_Instruction_
Which lines hold the string "this"? Copy every one of them.

[Some records]
<<<<

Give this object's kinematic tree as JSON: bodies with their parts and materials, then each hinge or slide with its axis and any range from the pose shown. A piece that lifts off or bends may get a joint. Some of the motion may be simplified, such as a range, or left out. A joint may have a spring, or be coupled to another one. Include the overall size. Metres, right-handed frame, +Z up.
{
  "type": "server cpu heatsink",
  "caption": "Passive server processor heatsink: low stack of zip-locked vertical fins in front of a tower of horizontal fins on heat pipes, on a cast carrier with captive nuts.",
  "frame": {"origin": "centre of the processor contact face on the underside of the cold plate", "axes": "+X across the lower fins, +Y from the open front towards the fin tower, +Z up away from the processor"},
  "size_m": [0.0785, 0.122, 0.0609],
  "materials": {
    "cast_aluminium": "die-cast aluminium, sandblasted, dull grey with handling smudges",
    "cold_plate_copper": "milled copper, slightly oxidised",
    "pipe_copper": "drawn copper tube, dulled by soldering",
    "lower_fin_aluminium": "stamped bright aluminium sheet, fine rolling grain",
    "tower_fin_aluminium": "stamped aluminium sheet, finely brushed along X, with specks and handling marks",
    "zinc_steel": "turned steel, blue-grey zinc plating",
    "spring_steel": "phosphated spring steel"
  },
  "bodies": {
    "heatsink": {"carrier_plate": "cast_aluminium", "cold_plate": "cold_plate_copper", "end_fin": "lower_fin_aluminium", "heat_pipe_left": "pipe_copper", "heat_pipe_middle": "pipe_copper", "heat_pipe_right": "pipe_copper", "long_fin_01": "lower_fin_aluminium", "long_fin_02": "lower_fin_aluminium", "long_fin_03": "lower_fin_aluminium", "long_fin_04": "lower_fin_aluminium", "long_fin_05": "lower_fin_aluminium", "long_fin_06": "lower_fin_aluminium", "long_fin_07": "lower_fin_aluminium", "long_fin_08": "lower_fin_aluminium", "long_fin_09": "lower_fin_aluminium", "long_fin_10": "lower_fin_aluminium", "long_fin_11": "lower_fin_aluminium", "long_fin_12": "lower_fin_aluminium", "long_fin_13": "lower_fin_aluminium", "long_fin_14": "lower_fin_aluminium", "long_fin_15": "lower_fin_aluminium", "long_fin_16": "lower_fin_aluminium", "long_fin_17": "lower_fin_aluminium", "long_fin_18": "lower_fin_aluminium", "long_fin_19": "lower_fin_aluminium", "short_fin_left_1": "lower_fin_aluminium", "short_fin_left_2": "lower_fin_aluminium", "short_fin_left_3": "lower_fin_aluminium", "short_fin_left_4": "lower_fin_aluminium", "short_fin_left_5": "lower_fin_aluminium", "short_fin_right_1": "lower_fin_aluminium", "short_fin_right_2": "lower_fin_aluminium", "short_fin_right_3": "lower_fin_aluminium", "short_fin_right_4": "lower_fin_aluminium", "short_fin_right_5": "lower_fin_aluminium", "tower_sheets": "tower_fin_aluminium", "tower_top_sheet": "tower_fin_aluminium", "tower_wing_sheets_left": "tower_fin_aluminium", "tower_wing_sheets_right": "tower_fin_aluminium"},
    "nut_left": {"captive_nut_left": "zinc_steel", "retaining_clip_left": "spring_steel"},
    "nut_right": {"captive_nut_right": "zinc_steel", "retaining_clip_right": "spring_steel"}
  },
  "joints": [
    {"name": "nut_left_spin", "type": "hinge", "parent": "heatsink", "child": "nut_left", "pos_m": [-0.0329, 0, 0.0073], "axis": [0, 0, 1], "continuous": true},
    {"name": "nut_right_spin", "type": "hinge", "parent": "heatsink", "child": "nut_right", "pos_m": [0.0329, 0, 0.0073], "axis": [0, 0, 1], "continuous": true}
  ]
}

>>>>
<<<<

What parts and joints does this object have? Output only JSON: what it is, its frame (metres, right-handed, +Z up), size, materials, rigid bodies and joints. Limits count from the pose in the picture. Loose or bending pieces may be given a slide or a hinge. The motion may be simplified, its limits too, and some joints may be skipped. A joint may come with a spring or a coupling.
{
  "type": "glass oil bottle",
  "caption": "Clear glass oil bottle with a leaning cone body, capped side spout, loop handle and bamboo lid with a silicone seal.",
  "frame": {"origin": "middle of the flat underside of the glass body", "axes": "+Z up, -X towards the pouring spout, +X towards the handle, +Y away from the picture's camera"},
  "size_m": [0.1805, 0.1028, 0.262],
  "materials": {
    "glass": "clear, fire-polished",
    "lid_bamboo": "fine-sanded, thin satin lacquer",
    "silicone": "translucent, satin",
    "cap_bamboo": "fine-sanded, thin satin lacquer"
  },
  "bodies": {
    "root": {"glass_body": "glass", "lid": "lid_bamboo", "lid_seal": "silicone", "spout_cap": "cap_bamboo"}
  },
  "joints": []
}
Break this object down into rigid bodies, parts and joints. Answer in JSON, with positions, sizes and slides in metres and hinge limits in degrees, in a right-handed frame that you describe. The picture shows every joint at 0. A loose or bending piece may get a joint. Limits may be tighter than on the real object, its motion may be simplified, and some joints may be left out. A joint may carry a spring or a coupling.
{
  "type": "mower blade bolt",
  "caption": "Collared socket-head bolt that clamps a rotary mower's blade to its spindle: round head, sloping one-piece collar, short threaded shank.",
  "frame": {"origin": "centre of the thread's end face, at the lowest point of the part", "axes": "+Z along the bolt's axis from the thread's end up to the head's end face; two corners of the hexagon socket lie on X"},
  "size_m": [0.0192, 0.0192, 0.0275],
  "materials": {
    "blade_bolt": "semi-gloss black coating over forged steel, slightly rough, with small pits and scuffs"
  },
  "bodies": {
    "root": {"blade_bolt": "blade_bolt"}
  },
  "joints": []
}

>>>>

_Reply to the exercise_
Give this object's kinematic tree as JSON: bodies with their parts and materials, then each hinge or slide with its axis and any range from the pose shown. A piece that lifts off or bends may get a joint. Some of the motion may be simplified, such as a range, or left out. A joint may have a spring, or be coupled to another one. Include the overall size. Metres, right-handed frame, +Z up.
What parts and joints does this object have? Output only JSON: what it is, its frame (metres, right-handed, +Z up), size, materials, rigid bodies and joints. Limits count from the pose in the picture. Loose or bending pieces may be given a slide or a hinge. The motion may be simplified, its limits too, and some joints may be skipped. A joint may come with a spring or a coupling.
Break this object down into rigid bodies, parts and joints. Answer in JSON, with positions, sizes and slides in metres and hinge limits in degrees, in a right-handed frame that you describe. The picture shows every joint at 0. A loose or bending piece may get a joint. Limits may be tighter than on the real object, its motion may be simplified, and some joints may be left out. A joint may carry a spring or a coupling.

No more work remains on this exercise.